Perhaps all that I have said touches upon a more overarching reason for my fear- it is not really the perception of others, nor that thoughts and opinions change over time (as is natural and in fact very well needed as humans gather new information and knowledge, adapt to situations and changing circumstances), but the fact that by sharing one makes oneself vulnerable. This vulnerability is confined to a certain space and time of course because as what matters today may not matter as much tomorrow. Yet the vulnerability is real. This is why people use pseudonyms and value anonymity to a great extent, as the fear to be vulnerability is pinned down in real life consequences. I have however learned a great deal in that regard. Without expression and exchange of pieces of oneself, one can only gain so little in life. Quoting my favourite book The Little Prince “ One runs the risk of weeping a little, if one lets himself be tamed”. Yet its worth taming. It enriches human life to have exchanges that potentially make you vulnerable. A little caution though is necessary, not all situations call for exposing oneself or ones thoughts (2). After having learned this lesson, what else can it be that makes fear come so close to what I love? 

As I was writing my summary of reflections on the previous year as I have a tendency to do in the end of December, I may have stumbled upon an answer. Of course a partial answer as it is ridiculous to think that such thing as a final or full answer to anything can ever be comprehended or found by any single or a group of humans. I would love to quote Hitchhikers guide to the galaxy, but that would go too much off topic so just read the book and ponder about that a bit. The answer. Or the question? 

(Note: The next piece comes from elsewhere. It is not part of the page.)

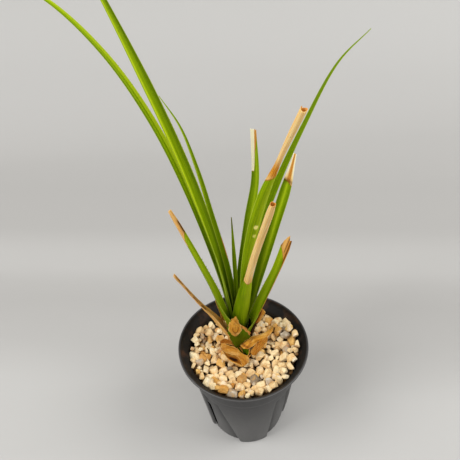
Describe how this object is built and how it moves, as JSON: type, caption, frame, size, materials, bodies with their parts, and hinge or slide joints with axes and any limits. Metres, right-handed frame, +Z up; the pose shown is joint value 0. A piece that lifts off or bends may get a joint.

Yet, this partial answer (as I hope it is.. we can never be certain) is not any less important than the ones I mentioned before. What I came across in my writing is that is probably not anything internal in myself that makes the fear so real. It is worth mentioning as a side-note however, that of course one can easily argue that any fear is self-made and an internal reflection, but that argument is periphery and not contradicting the one I want to make.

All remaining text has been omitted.